Sitka - I'm glad I can help. This book has been awesome for me, and my wife is ordering it for her Kindle and I think it will greatly help her in her healing.
I came to realize it very soon after my wife left to have some time to herself. Through IC and MC it was like you said, a big light bulb went off in my head and discovered that my abusive behaviour had ruined our marriage, and has deeply emotionally hurt my wife. Someone who I love to no end, the person I married, and promised to love forever. She trusted me with her heart, and I have broken that trust. I cannot believe that my anger (out of anger comes controlling attitude, dismissing her opinions, making her feel very little, etc.) has caused me to lose the person that I care for most in this world (outside of our two beautiful daughters!). Don't get me wrong, there were more good times than there were bad, (those are my wife's words from our last counselling session) but the bad times were pretty bad. I never called her names, or scream right in her face, or call her stupid or something like that, but I would get extremely angry and 'snap'. Twice I have put my fist through a wall. I have never hurt her physically, never laid a hand on her. But, I have still hurt her just as much inside.
If your husband truly loves you he needs to go to counselling, and he needs to read this book, and he needs to admit that he is emotionally abusing you. If it doesn't happen soon, as much as it has crushed me in my situation, you need to leave. It is a 'trial seperation', and hopefully he will wake up!!

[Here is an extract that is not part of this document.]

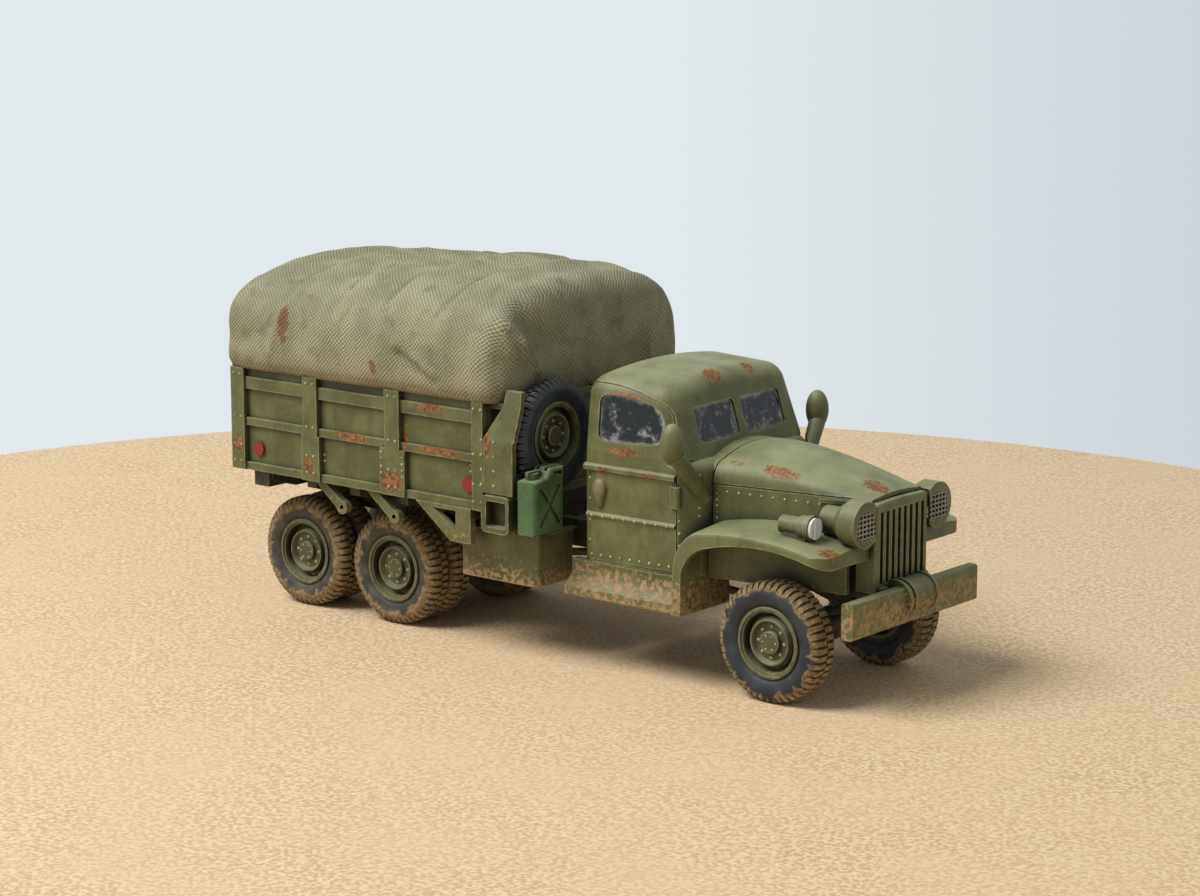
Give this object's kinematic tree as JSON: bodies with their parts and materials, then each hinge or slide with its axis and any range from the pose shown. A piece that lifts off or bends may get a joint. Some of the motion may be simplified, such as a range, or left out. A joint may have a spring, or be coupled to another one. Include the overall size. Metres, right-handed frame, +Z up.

I am now 150% committed to making myself a better person, and stopping my pattern of emotional abuse. Whatever it takes, I am going to fix this. That was the old testing, the new testing refuses to hurt someone like I have hurt my wife. I am not a malicious person, I do not want to 'hurt' people. I would never get angry with anyone else other than my wife, why would I do that to the person I loved so much? It has been very hard for me to come to the conclusion that I'm an abuser, and it has been very hard to admit. I just hope it's not too late.
And if it is too late, at the very least I will be a much better person for my next partner down the road. I am generally a very caring and good person, a very strong family man who likes to take care of his family. I just have an anger issue that I need to get sorted out, one that I KNOW I can sort out.